▶ **What the task asks**
Select all lines with the string "attach" in them, and copy those lines.

▶ **Collected material**
= = = = = = =
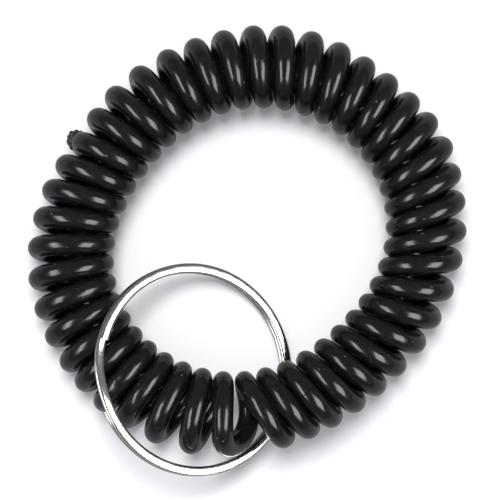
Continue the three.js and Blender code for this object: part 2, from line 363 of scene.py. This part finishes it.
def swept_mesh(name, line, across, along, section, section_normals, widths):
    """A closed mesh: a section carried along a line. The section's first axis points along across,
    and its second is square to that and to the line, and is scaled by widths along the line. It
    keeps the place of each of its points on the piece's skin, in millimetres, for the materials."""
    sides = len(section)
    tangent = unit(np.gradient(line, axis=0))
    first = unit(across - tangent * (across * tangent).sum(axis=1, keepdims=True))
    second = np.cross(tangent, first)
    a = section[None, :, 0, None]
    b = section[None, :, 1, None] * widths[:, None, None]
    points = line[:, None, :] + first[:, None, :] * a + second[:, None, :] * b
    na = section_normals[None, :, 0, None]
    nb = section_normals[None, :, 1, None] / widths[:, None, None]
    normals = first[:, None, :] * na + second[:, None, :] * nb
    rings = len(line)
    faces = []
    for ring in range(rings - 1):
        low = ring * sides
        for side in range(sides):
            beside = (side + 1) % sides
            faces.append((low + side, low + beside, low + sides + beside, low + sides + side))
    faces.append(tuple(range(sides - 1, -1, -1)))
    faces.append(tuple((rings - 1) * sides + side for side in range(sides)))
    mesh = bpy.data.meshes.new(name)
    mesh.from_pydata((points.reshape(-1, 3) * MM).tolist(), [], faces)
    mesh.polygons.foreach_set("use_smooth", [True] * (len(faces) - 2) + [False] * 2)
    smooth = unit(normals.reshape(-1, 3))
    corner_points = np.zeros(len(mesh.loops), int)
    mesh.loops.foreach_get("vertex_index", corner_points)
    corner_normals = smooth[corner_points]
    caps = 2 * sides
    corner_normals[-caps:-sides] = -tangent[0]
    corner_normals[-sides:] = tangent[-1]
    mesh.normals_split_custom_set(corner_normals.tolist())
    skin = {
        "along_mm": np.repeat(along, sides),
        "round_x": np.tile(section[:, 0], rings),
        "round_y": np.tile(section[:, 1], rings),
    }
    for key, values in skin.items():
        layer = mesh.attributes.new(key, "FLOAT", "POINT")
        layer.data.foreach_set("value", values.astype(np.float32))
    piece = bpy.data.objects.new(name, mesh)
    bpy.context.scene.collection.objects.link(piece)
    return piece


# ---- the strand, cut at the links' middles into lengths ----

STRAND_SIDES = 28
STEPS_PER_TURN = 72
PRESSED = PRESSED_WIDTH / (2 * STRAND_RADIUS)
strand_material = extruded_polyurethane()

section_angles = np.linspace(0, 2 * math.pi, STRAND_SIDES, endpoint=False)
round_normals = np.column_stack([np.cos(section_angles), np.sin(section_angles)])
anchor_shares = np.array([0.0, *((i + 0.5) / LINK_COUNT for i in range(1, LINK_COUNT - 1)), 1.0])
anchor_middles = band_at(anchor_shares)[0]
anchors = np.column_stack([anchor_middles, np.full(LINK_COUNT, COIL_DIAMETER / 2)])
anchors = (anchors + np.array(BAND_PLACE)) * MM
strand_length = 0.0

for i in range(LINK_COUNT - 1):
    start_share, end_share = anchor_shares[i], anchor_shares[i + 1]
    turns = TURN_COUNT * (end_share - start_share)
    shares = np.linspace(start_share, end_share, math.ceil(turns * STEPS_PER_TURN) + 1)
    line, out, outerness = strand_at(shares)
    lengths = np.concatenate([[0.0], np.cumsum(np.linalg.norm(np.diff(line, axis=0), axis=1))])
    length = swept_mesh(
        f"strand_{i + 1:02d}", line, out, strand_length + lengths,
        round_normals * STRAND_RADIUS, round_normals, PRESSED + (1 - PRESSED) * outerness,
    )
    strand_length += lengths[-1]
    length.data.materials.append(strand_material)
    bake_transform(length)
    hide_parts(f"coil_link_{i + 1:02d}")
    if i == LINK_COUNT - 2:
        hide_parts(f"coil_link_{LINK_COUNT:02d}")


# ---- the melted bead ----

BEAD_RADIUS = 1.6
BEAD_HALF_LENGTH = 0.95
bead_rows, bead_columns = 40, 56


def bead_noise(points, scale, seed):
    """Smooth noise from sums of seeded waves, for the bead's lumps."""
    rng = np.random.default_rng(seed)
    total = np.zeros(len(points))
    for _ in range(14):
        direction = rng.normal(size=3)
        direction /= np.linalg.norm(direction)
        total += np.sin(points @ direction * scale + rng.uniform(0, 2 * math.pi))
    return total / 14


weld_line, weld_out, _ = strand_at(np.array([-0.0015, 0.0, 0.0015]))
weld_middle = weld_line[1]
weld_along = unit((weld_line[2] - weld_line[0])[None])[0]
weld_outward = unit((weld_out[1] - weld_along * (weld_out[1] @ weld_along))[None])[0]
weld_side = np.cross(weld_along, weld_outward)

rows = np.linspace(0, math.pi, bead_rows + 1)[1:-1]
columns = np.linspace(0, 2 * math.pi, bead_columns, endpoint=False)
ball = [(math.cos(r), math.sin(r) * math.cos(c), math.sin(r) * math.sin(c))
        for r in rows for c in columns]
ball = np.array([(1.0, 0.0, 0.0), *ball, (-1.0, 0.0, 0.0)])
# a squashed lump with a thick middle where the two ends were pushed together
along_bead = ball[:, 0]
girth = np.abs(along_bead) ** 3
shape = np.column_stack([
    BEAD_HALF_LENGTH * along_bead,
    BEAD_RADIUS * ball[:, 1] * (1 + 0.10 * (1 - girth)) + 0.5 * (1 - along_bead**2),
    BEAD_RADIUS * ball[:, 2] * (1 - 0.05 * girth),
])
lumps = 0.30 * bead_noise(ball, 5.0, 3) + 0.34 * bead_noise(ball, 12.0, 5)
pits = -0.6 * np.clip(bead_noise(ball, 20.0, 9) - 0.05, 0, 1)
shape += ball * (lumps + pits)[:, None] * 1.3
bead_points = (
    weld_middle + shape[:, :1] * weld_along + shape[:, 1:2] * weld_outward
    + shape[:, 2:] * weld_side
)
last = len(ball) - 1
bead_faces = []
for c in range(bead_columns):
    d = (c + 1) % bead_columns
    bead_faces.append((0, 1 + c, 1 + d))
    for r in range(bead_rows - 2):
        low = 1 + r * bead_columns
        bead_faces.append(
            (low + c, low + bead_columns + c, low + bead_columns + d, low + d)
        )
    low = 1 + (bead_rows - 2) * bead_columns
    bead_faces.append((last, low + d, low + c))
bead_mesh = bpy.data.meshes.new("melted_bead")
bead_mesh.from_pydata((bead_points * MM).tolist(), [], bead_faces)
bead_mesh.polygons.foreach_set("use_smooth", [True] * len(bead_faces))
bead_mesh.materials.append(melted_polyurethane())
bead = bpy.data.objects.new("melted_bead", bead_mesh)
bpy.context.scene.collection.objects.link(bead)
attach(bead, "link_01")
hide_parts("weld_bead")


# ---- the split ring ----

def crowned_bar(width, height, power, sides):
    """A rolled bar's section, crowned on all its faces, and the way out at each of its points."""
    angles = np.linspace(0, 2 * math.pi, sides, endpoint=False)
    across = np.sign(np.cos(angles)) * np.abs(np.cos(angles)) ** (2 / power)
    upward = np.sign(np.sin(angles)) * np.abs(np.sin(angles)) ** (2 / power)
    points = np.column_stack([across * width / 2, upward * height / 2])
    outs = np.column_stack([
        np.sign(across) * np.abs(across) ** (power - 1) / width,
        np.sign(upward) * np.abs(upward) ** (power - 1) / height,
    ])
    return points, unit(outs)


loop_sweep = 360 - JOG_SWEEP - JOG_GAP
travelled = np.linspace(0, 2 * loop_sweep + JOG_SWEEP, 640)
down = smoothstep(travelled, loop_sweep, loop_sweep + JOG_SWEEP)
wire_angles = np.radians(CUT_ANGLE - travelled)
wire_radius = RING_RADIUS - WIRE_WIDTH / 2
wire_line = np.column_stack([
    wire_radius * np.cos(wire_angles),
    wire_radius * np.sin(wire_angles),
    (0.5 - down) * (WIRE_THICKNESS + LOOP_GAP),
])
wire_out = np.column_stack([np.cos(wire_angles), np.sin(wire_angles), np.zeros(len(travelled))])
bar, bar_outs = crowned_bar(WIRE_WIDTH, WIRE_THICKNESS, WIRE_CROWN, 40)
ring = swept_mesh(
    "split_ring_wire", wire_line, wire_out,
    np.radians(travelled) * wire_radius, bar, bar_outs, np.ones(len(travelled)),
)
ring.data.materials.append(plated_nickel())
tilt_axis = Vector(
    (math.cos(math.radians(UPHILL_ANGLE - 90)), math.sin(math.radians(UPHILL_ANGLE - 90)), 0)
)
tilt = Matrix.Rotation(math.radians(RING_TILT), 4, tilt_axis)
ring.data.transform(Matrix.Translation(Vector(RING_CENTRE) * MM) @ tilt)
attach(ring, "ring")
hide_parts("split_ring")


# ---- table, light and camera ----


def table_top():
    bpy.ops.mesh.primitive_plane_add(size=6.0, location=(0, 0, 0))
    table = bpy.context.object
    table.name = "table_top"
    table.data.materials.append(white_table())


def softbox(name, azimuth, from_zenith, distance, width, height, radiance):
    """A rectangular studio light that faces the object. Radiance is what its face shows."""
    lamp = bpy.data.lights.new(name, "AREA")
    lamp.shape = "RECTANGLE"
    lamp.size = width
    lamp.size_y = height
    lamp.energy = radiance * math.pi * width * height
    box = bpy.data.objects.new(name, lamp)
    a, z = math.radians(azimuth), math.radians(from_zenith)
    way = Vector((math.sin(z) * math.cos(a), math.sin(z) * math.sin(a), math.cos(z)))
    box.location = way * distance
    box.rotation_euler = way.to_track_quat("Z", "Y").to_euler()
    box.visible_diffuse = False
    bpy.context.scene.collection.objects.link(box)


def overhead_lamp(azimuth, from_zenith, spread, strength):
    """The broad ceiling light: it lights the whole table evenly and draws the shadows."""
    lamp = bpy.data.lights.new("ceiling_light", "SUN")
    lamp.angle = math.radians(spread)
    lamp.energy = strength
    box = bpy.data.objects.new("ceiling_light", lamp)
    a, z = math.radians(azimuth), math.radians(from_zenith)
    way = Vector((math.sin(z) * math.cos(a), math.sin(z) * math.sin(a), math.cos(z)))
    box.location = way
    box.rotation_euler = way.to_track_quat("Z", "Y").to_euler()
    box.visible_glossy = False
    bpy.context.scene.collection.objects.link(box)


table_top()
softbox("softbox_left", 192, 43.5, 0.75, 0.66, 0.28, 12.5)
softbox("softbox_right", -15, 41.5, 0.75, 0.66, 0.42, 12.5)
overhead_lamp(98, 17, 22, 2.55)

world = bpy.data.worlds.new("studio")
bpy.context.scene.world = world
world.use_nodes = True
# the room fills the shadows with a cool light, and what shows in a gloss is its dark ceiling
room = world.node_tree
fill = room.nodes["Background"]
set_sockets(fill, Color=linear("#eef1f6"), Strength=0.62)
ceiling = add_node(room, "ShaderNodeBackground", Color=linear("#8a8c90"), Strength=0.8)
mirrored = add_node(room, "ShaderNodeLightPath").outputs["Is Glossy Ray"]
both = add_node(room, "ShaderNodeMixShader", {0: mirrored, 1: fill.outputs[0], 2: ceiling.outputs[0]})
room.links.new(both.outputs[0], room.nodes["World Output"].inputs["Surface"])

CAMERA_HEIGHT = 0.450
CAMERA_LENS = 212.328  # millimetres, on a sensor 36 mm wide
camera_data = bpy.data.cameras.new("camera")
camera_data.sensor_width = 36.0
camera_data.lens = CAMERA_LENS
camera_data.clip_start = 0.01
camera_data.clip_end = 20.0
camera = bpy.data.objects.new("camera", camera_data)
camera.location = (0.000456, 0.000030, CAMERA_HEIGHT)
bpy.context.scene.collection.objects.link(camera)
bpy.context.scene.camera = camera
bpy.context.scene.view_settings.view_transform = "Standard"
= = = = = = =
▶ **Solution to this exercise**
attach(bead, "link_01")
attach(ring, "ring")